Medu Vadas - A treat for palates
When it comes to tiffin, Idlis and Dosas are ever shining stars of South India. Idlis are soft savory cakes whereas dosas are crispy crepes. And we have another favourite star which a combination of both – Soft yet crispy; It’s the Medu Vada, one of the famous fritter of India. People love to munch it with different variants of sambar, chutney and podi. Idlis and Dosas are typically consumed in South India, whereas Vada has its kingdom spread both to North and down South.
Medu Vada is a traditional South Indian delicacy commonly prepared at home making it an indispensable part of daily life. Other than Idlis and Dosas, medu-vada is perhaps the most sought-after dish for lovers of South Indian food. It is prepared using black lentils or urad dal batter and deep fried in oil. This soul satisfying crispy vada dipped in piping hot sambhar with coconut chutney makes it all the more irresistible.
A little bit of history
Medu is a Kannada word that translates to 'soft' and Vada to 'fritter', which means a soft fritter. It has different names according to different regions including ulundu vadai (Tamil), uzhunnu vada (Malayalam), garelu (Telugu). The origin of medu vada is not certain, however, it is said that it was first prepared in the Maddur town in Karnataka. This dish became popular in Maharashtra as introduced by quite a few Udupi restaurateurs. Eventually, vadas became popular all over India and many variations were introduced according to the different palates.

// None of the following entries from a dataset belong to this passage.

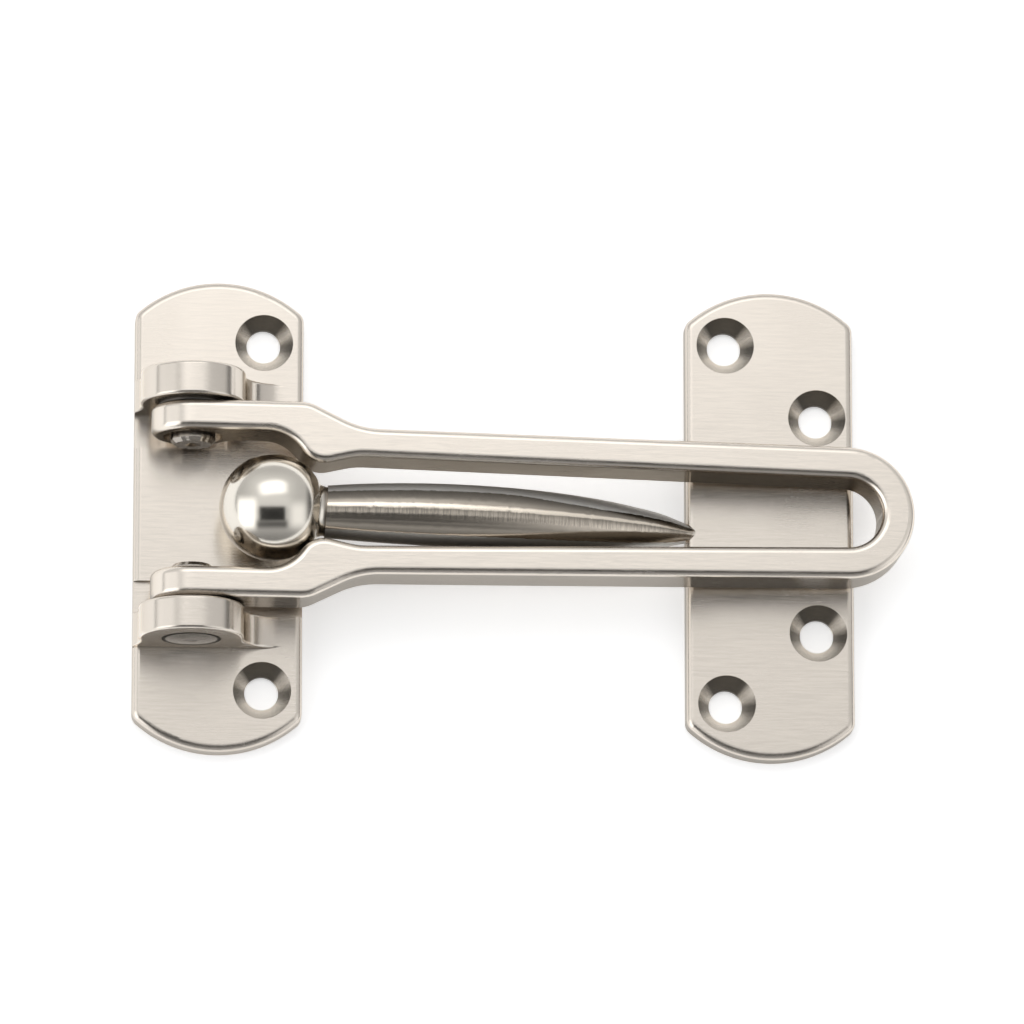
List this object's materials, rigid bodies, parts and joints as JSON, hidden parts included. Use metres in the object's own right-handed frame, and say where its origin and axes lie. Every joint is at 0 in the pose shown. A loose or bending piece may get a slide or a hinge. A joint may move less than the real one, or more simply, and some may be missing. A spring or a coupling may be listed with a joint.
{
  "type": "door guard",
  "caption": "Swing-bar door guard: a U-shaped bar hinged between lugs on one plate swings over a ball on a curved arm on the other plate to limit how far a door opens.",
  "frame": {"origin": "centre of the hinge plate's back face", "axes": "+X from the hinge plate to the ball plate, +Y along the plates, +Z away from the door"},
  "size_m": [0.1264, 0.0782, 0.0213],
  "materials": {
    "satin_nickel": "satin, brushed along the bar",
    "pin_steel": "turned and plated",
    "washer_steel": "plain",
    "polished_metal": "mirror polished"
  },
  "bodies": {
    "mounting": {"hinge_plate": "satin_nickel", "upper_pin": "pin_steel", "lower_pin": "pin_steel", "upper_washer": "washer_steel", "lower_washer": "washer_steel", "ball_plate": "satin_nickel", "catch_ball": "polished_metal"},
    "bar": {"swing_bar": "satin_nickel"}
  },
  "joints": [
    {"name": "bar_swing", "type": "hinge", "parent": "mounting", "child": "bar", "pos_m": [-0.00455, 0, 0.0104], "axis": [0, -1, 0], "range_deg": [0, 180]}
  ]
}
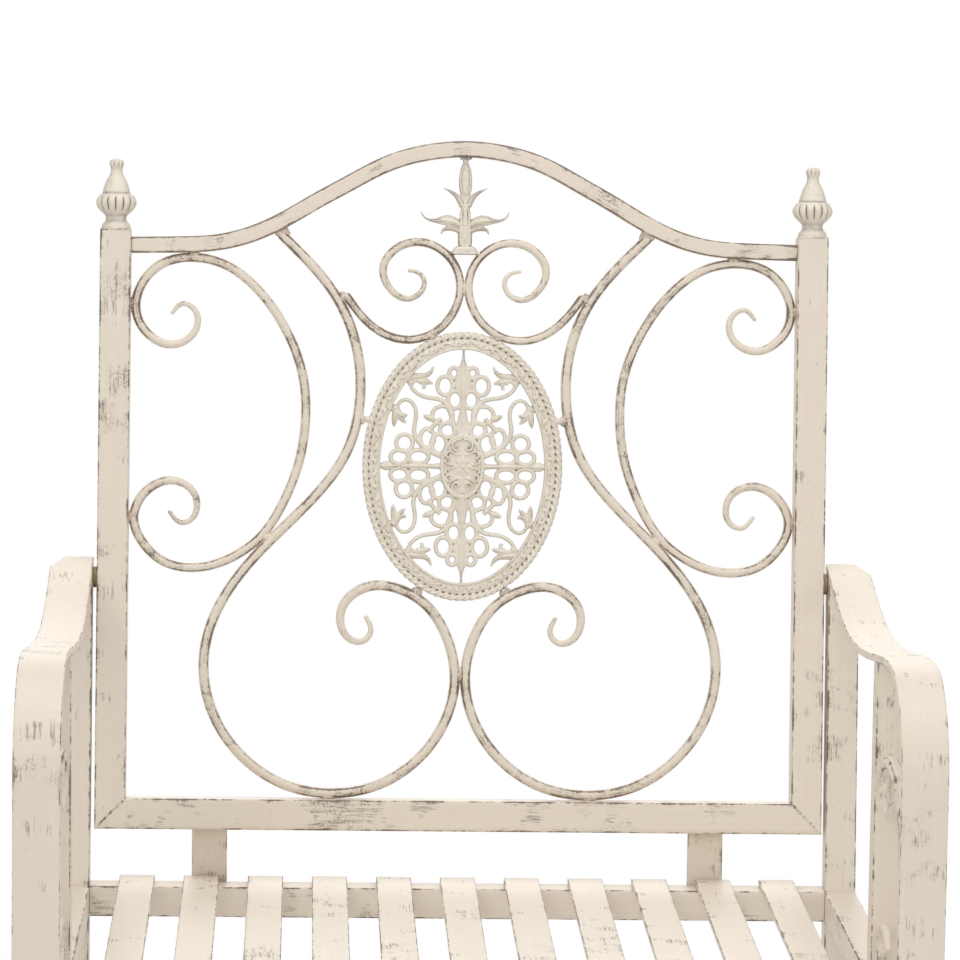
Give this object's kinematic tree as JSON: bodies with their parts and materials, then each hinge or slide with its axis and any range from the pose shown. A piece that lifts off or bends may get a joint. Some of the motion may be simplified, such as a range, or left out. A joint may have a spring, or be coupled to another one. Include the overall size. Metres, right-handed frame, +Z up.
{
  "type": "garden armchair",
  "caption": "Garden armchair of painted iron with a scrolled back panel, an oval filigree medallion, flat curved arms and a slatted seat.",
  "frame": {"origin": "on the floor, under the middle of the chair's bounding box", "axes": "+Z up, the chair faces -Y, +X to the right as seen from the front"},
  "size_m": [0.59, 0.5322, 0.9563],
  "materials": {
    "painted_back_frame": "satin antique cream paint with brown rubbed-through edges",
    "painted_scrolls": "satin antique cream paint rubbed through to brown along the bars",
    "painted_casting": "antique cream paint with brown wash in the hollows",
    "painted_side_frames": "satin antique cream paint with brown rubbed-through edges",
    "painted_seat_rails": "satin antique cream paint",
    "painted_seat_strips": "satin antique cream paint with brown rubbed-through edges",
    "bolts": "dull zinc plate",
    "spacers": "dull zinc plate",
    "glides": "matt moulded plastic"
  },
  "bodies": {
    "root": {"arm_and_front_leg_left": "painted_side_frames", "arm_and_front_leg_right": "painted_side_frames", "arm_bolt_left": "bolts", "arm_bolt_right": "bolts", "arm_support_left": "painted_side_frames", "arm_support_right": "painted_side_frames", "back_bottom_rail": "painted_back_frame", "back_lug_left": "painted_seat_rails", "back_lug_right": "painted_seat_rails", "back_post_left": "painted_back_frame", "back_post_right": "painted_back_frame", "back_top_rail": "painted_back_frame", "finial_left": "painted_casting", "finial_right": "painted_casting", "front_glide_left": "glides", "front_glide_right": "glides", "front_seat_bolt_left": "bolts", "front_seat_bolt_right": "bolts", "heart_scroll_left": "painted_scrolls", "heart_scroll_right": "painted_scrolls", "lug_bolt_left": "bolts", "lug_bolt_right": "bolts", "medallion": "painted_casting", "outer_scroll_left": "painted_scrolls", "outer_scroll_right": "painted_scrolls", "palmette": "painted_casting", "rear_glide_left": "glides", "rear_glide_right": "glides", "rear_leg_left": "painted_side_frames", "rear_leg_right": "painted_side_frames", "rear_seat_bolt_left": "bolts", "rear_seat_bolt_right": "bolts", "s_scroll_left": "painted_scrolls", "s_scroll_right": "painted_scrolls", "seat_front_rail": "painted_seat_rails", "seat_rear_rail": "painted_seat_rails", "seat_strip_1": "painted_seat_strips", "seat_strip_10": "painted_seat_strips", "seat_strip_11": "painted_seat_strips", "seat_strip_2": "painted_seat_strips", "seat_strip_3": "painted_seat_strips", "seat_strip_4": "painted_seat_strips", "seat_strip_5": "painted_seat_strips", "seat_strip_6": "painted_seat_strips", "seat_strip_7": "painted_seat_strips", "seat_strip_8": "painted_seat_strips", "seat_strip_9": "painted_seat_strips", "side_rail_left": "painted_side_frames", "side_rail_right": "painted_side_frames", "side_scroll_left": "painted_scrolls", "side_scroll_right": "painted_scrolls", "side_stretcher_left": "painted_side_frames", "side_stretcher_right": "painted_side_frames", "spacer_left": "spacers", "spacer_right": "spacers"}
  },
  "joints": []
}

Finding the perfect match for Medu Vadas
While most people choose to have medu vadas in the morning, many love to binge on it as snacks in the evening. You can also create your own variations and combinations to accompany the vada. Traditionally, it is teamed up with sambhar and coconut chutney; however, you can also choose to savor it with a dash of slightly sweet, whipped curd. To keep light, you may want to cut out on the sambhar and eat it with the white coconut chutney instead.
Medu vada takes different avatars with small additions and alterations to it. Some of the other specialties that comes out of medu vada are Masala Vada (Paruppu Vada), Sambar Vada and Thayir Vada or Dahi Vada. To make sambar or thayir vada, prepare medu vada the usual way, soak the vada in warm water for 10-15 minutes. This would make the vada bulge a little. Press the excess water out, taking care not to crush the vada. Now tamper with curd or sambar along with fried mustard seeds, curry leaves, coriander leaves, and carrots for garnishing. In North Indian version of thayir vada called Dahi Vada, a curd is sweet served with mint chutney. People love trying different vadas changing the ingredients keeping urad dhal as basis. Paruppu vadai is a popular snack down south, made of Bengal gram dal and various spices.
It is a common street food in Tamil Nadu and is available mostly everywhere. They are way crispier vadas and have a stronger taste than medu vada. Different vadas are prepared during festival seasons but vada without onion are offered for pooja.
Crow and the Vada
Here’s a popular folktale of Tamil Nadu which every person would have heard during their childhood, especially the time we grew up in a TV- less household and the adults in the family told stories of all colors. It would be lovely to hear one of them here.
Once upon a time, there lived an old lady who sold vadas for a living.
A crow approached her and asked her to donate one vada. Just one but the granny refused. The crow did not have cash nor a credit card that was already worn thin.
So he did the best thing under the circumstances and picked a vada from the basket and flew away without paying.
The old lady cursed for sometime but as most cheated people does. Simply went on with her work after some time.
The crow sat on a tall branch of a big tree with the vada in his mouth and now enters a character with even more chutzpah or should I say real chutzpah?
“Oh , beautiful crow! “.The fox said.
“I am hungry. Give me that vada please”. He cajoled the crow.
Crow shook his head in the negative.
Whatever, the fox realized the crow would not give the vada if asked properly and decided to sweet talk him.
“I‘ve heard you are a great singer. Please. Please, sing a song for me?”
Crow simply loved this line. Good food with some good praise, what else one needs to get into a good mood. The crow with all the merry, opened his mouth to sing some hard rock or rock and roll or some jass or anything that pleased him.
The vada in the crow’s mouth fell in to the waiting mouth of the fox.
I am told the crow continued to sing without realizing he had lost his breakfast and that singing woke his human neighbours who were not planning to get up any time soon.
The moral of the story is “Never Steal” “Never fall for flattery” or is it “Never sing with a vada in our mouth”.
Food Mystery: A popular question as popular as the vada is “Why there is a hole in Medu Vada and not in Masala Vada?
Some Einstein unrecognized: It is said that putting a hole in the centre increases the surface volume of the vada which makes the vada to get fried in the oil uniformly. Without the hole it either gets undercooked or over fried. Whereas in the Masala Vada, no hole is required as it gets fried quickly due to the ingredients used.